→ WHAT THE TASK REQUIRES: Extract the full set of records that follows, word for word.
****
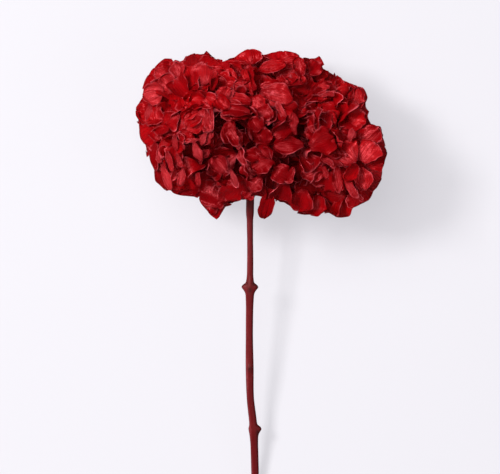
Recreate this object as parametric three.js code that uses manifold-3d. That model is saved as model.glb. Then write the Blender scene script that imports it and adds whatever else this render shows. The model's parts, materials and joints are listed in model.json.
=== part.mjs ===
// A preserved, dyed hydrangea lying on a flat surface: one woody stem that fans out into rays,
// and one dense mophead of four-sepalled florets that the rays carry.
// Millimetres. +X is to the right and +Y towards the top of the head, as seen from above; +Z is up.
// The origin is on the surface, where the head rests, straight below the middle of the head.
import * as THREE from "three";
import { mergeVertices } from "three/addons/utils/BufferGeometryUtils.js";
import Module from "manifold-3d";

const wasm = await Module();
wasm.setup();

// Driving dimensions of the head: a fat, rounded loaf that leans to one side of the stem
const HEAD_CENTRE = new THREE.Vector3(0, -1, 66);
const HEAD_HALF_WIDTH = 80;
const HEAD_HALF_RISE = 42;
const HEAD_HALF_DEPTH = 63;
const HEAD_FULLNESS = 2.7;
const HEAD_LEAN = THREE.MathUtils.degToRad(11);
const HEAD_TILT = THREE.MathUtils.degToRad(14);

// The head grows in clusters, each a dome of its own with a crevice round it
const CLUSTERS = 19;
const CLUSTER_SWELL = 7;
const CLUSTER_REACH = THREE.MathUtils.degToRad(38);

// Lumps and hollows that make the head uneven: the way out to each, its height and its reach
const LUMPS = [
  [[75, 24, 10], -11, 32],
  [[45, 50, 10], 6, 26],
  [[-30, 55, 0], -9, 34],
  [[22, -55, 20], -10, 34],
  [[-55, -45, 0], 5, 28],
  [[80, -50, 0], 4, 26],
];

// Florets: four broad sepals round a small eye
const FLORETS = 76;
const FLORET_SPACING = 29;
const SETTLING_ROUNDS = 60;
const SETTLING_PUSH = 0.2;
const SEPALS = 4;
const SEPAL_LENGTH = 20;
const SEPAL_WIDTH = 20;
const SEPAL_THICKNESS = 0.7;
const SIDE_ROOM = 0.93;
const SEPAL_RISE = THREE.MathUtils.degToRad(32);
const VALLEY_RADIUS = 3.5;
const ROOT_DEPTH = 12;
const RESTING_ROOT = 18;
const FLORET_SEED = 27;

// Florets set by hand where the head's outline or face shows them singly: the way out from the
// head's centre, the way the floret faces, the turn of its sepals in degrees, and its size
const SET_FLORETS = [
  { way: [0, 0, -1], facing: [0, 0, -1], spin: 0, size: 1 },
  { way: [-36, -40, 30], facing: [-0.1, -0.35, 0.93], spin: 5, size: 1.05 },
  { way: [6, -38, 34], facing: [0, -0.4, 0.92], spin: -14, size: 0.95 },
  { way: [40, -42, 26], facing: [0.1, -0.35, 0.93], spin: -8, size: 0.9 },
  { way: [60, -46, 20], facing: [0.2, -0.35, 0.9], spin: 12, size: 1 },
  { way: [66, -22, 34], facing: [0.45, -0.1, 0.89], spin: 45, size: 1.1 },
  { way: [-4, 26, 50], facing: [0.05, 0.5, 0.86], spin: 10, size: 1.15 },
  { way: [40, 46, 24], facing: [0.4, 0.5, 0.77], spin: 30, size: 1.05 },
];

// Nothing grows in the cone where the stem comes in, and the head is hollow there
const STEM_CLEAR = THREE.MathUtils.degToRad(24);
const HOLLOW_REACH = THREE.MathUtils.degToRad(46);
const HOLLOW_DEPTH = 0.42;
const CORE_DEPTH = 6;
const CORE_DETAIL = 3;

// The head's own weight presses its lowest sepals flat against the surface
const PRESS_HEIGHT = 7;

// Stem: places on its middle line, from inside the head down to the cut end
const STEM_ROUTE = [
  [-7.6, -44, 60.5],
  [-7.9, -60, 57],
  [-7.7, -92, 50.5],
  [-7.9, -111, 46.5],
  [-8.3, -143, 39.8],
  [-8.1, -171, 33.6],
  [-7.6, -193, 27.5],
  [-5.4, -214, 21.4],
  [-4.3, -243, 12.4],
  [-3.9, -275, 2.55],
];
// [distance down the stem, radius]
const STEM_RADII = [
  [0, 2.9],
  [9, 2.5],
  [30, 2.15],
  [60, 2.3],
  [70, 3.15],
  [88, 2.65],
  [104, 2.6],
  [130, 2.9],
  [152, 2.65],
  [170, 2.8],
  [178, 3.25],
  [190, 2.8],
  [240, 2.7],
];
// Pairs of leaf scars, each pair a quarter turn round from the last: [distance, angle, height]
const LEAF_SCARS = [
  [69, 0, 3.3],
  [69, 180, 3.3],
  [129, 90, 0.9],
  [129, 270, 0.9],
  [174, 0, 2.6],
  [174, 180, 0.5],
];
const SCAR_ABOVE = 1.5;
const SCAR_BELOW = 3.6;
const SCAR_SPREAD = THREE.MathUtils.degToRad(34);
const STEM_SIDES = 12;
const STEM_STEP = 7;

// Rays: the stem's branches inside the head
const RAYS = 7;
const RAY_SPREAD = THREE.MathUtils.degToRad(52);
const RAY_LENGTH = 34;
const RAY_RADIUS = 1.7;
const RAY_SIDES = 6;
const CLEARANCE = 0.35;

const SEPAL_COLOUR = 0xa8101c;
const STEM_COLOUR = 0x6b1d20;

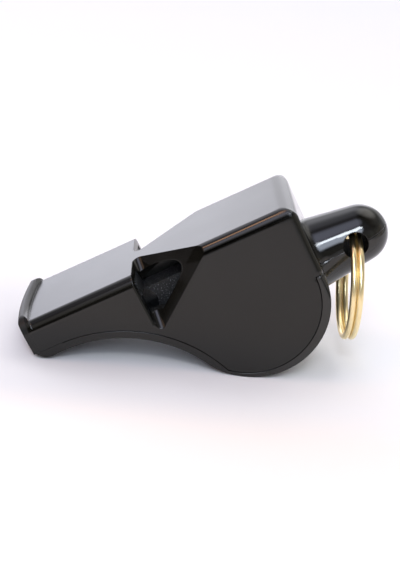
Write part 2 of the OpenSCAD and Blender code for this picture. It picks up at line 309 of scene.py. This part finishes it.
****
→ SOLUTION TO THE EXERCISE:
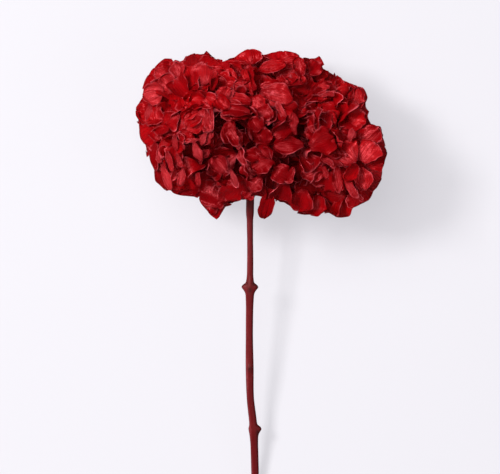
Recreate this object as parametric three.js code that uses manifold-3d. That model is saved as model.glb. Then write the Blender scene script that imports it and adds whatever else this render shows. The model's parts, materials and joints are listed in model.json.
=== part.mjs ===
// A preserved, dyed hydrangea lying on a flat surface: one woody stem that fans out into rays,
// and one dense mophead of four-sepalled florets that the rays carry.
// Millimetres. +X is to the right and +Y towards the top of the head, as seen from above; +Z is up.
// The origin is on the surface, where the head rests, straight below the middle of the head.
import * as THREE from "three";
import { mergeVertices } from "three/addons/utils/BufferGeometryUtils.js";
import Module from "manifold-3d";

const wasm = await Module();
wasm.setup();

// Driving dimensions of the head: a fat, rounded loaf that leans to one side of the stem
const HEAD_CENTRE = new THREE.Vector3(0, -1, 66);
const HEAD_HALF_WIDTH = 80;
const HEAD_HALF_RISE = 42;
const HEAD_HALF_DEPTH = 63;
const HEAD_FULLNESS = 2.7;
const HEAD_LEAN = THREE.MathUtils.degToRad(11);
const HEAD_TILT = THREE.MathUtils.degToRad(14);

// The head grows in clusters, each a dome of its own with a crevice round it
const CLUSTERS = 19;
const CLUSTER_SWELL = 7;
const CLUSTER_REACH = THREE.MathUtils.degToRad(38);

// Lumps and hollows that make the head uneven: the way out to each, its height and its reach
const LUMPS = [
  [[75, 24, 10], -11, 32],
  [[45, 50, 10], 6, 26],
  [[-30, 55, 0], -9, 34],
  [[22, -55, 20], -10, 34],
  [[-55, -45, 0], 5, 28],
  [[80, -50, 0], 4, 26],
];

// Florets: four broad sepals round a small eye
const FLORETS = 76;
const FLORET_SPACING = 29;
const SETTLING_ROUNDS = 60;
const SETTLING_PUSH = 0.2;
const SEPALS = 4;
const SEPAL_LENGTH = 20;
const SEPAL_WIDTH = 20;
const SEPAL_THICKNESS = 0.7;
const SIDE_ROOM = 0.93;
const SEPAL_RISE = THREE.MathUtils.degToRad(32);
const VALLEY_RADIUS = 3.5;
const ROOT_DEPTH = 12;
const RESTING_ROOT = 18;
const FLORET_SEED = 27;

// Florets set by hand where the head's outline or face shows them singly: the way out from the
// head's centre, the way the floret faces, the turn of its sepals in degrees, and its size
const SET_FLORETS = [
  { way: [0, 0, -1], facing: [0, 0, -1], spin: 0, size: 1 },
  { way: [-36, -40, 30], facing: [-0.1, -0.35, 0.93], spin: 5, size: 1.05 },
  { way: [6, -38, 34], facing: [0, -0.4, 0.92], spin: -14, size: 0.95 },
  { way: [40, -42, 26], facing: [0.1, -0.35, 0.93], spin: -8, size: 0.9 },
  { way: [60, -46, 20], facing: [0.2, -0.35, 0.9], spin: 12, size: 1 },
  { way: [66, -22, 34], facing: [0.45, -0.1, 0.89], spin: 45, size: 1.1 },
  { way: [-4, 26, 50], facing: [0.05, 0.5, 0.86], spin: 10, size: 1.15 },
  { way: [40, 46, 24], facing: [0.4, 0.5, 0.77], spin: 30, size: 1.05 },
];

// Nothing grows in the cone where the stem comes in, and the head is hollow there
const STEM_CLEAR = THREE.MathUtils.degToRad(24);
const HOLLOW_REACH = THREE.MathUtils.degToRad(46);
const HOLLOW_DEPTH = 0.42;
const CORE_DEPTH = 6;
const CORE_DETAIL = 3;

// The head's own weight presses its lowest sepals flat against the surface
const PRESS_HEIGHT = 7;

// Stem: places on its middle line, from inside the head down to the cut end
const STEM_ROUTE = [
  [-7.6, -44, 60.5],
  [-7.9, -60, 57],
  [-7.7, -92, 50.5],
  [-7.9, -111, 46.5],
  [-8.3, -143, 39.8],
  [-8.1, -171, 33.6],
  [-7.6, -193, 27.5],
  [-5.4, -214, 21.4],
  [-4.3, -243, 12.4],
  [-3.9, -275, 2.55],
];
// [distance down the stem, radius]
const STEM_RADII = [
  [0, 2.9],
  [9, 2.5],
  [30, 2.15],
  [60, 2.3],
  [70, 3.15],
  [88, 2.65],
  [104, 2.6],
  [130, 2.9],
  [152, 2.65],
  [170, 2.8],
  [178, 3.25],
  [190, 2.8],
  [240, 2.7],
];
// Pairs of leaf scars, each pair a quarter turn round from the last: [distance, angle, height]
const LEAF_SCARS = [
  [69, 0, 3.3],
  [69, 180, 3.3],
  [129, 90, 0.9],
  [129, 270, 0.9],
  [174, 0, 2.6],
  [174, 180, 0.5],
];
const SCAR_ABOVE = 1.5;
const SCAR_BELOW = 3.6;
const SCAR_SPREAD = THREE.MathUtils.degToRad(34);
const STEM_SIDES = 12;
const STEM_STEP = 7;

// Rays: the stem's branches inside the head
const RAYS = 7;
const RAY_SPREAD = THREE.MathUtils.degToRad(52);
const RAY_LENGTH = 34;
const RAY_RADIUS = 1.7;
const RAY_SIDES = 6;
const CLEARANCE = 0.35;

const SEPAL_COLOUR = 0xa8101c;
const STEM_COLOUR = 0x6b1d20;

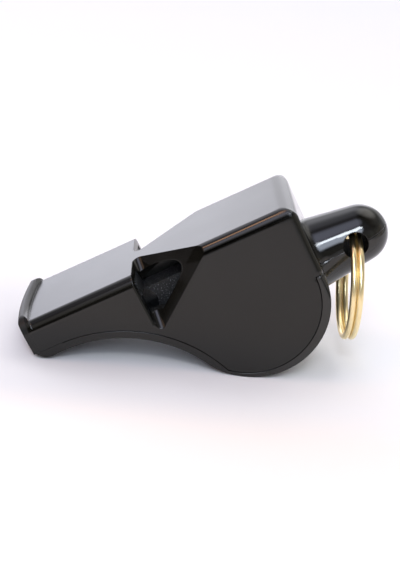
Write part 2 of the OpenSCAD and Blender code for this picture. It picks up at line 309 of scene.py. This part finishes it.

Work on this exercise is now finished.